- _Stated problem_: Using the data below, copy every line that contains the word "from".
** Start of Records shown **
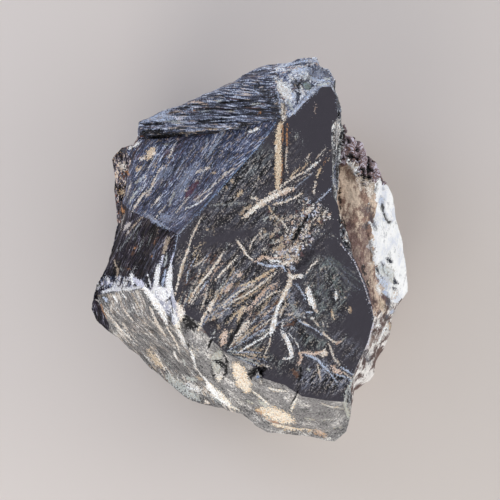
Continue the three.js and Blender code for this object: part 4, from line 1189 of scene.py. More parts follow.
** End of Records shown **
** Start of Records shown **
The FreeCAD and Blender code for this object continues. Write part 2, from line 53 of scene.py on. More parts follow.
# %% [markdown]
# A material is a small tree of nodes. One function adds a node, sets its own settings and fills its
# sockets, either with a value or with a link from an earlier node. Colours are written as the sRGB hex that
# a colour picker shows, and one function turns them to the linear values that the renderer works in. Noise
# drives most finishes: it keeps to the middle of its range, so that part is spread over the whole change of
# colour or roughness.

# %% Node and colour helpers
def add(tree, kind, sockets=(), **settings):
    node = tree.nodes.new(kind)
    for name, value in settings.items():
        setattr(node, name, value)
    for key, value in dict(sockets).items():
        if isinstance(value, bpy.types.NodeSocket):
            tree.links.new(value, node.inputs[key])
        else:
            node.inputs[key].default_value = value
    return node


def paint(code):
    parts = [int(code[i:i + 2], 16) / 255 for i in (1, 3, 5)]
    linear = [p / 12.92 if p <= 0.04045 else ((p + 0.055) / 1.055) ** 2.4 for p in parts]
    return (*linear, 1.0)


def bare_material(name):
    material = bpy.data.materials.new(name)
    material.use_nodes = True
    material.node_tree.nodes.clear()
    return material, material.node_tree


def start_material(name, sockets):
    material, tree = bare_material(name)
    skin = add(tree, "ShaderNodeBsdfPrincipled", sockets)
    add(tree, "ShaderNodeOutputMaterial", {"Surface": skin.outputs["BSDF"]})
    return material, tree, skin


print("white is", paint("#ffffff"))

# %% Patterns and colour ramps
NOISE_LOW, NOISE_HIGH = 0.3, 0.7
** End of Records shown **
- _Exercise solution_:
Continue the three.js and Blender code for this object: part 4, from line 1189 of scene.py. More parts follow.
The FreeCAD and Blender code for this object continues. Write part 2, from line 53 of scene.py on. More parts follow.
# sockets, either with a value or with a link from an earlier node. Colours are written as the sRGB hex that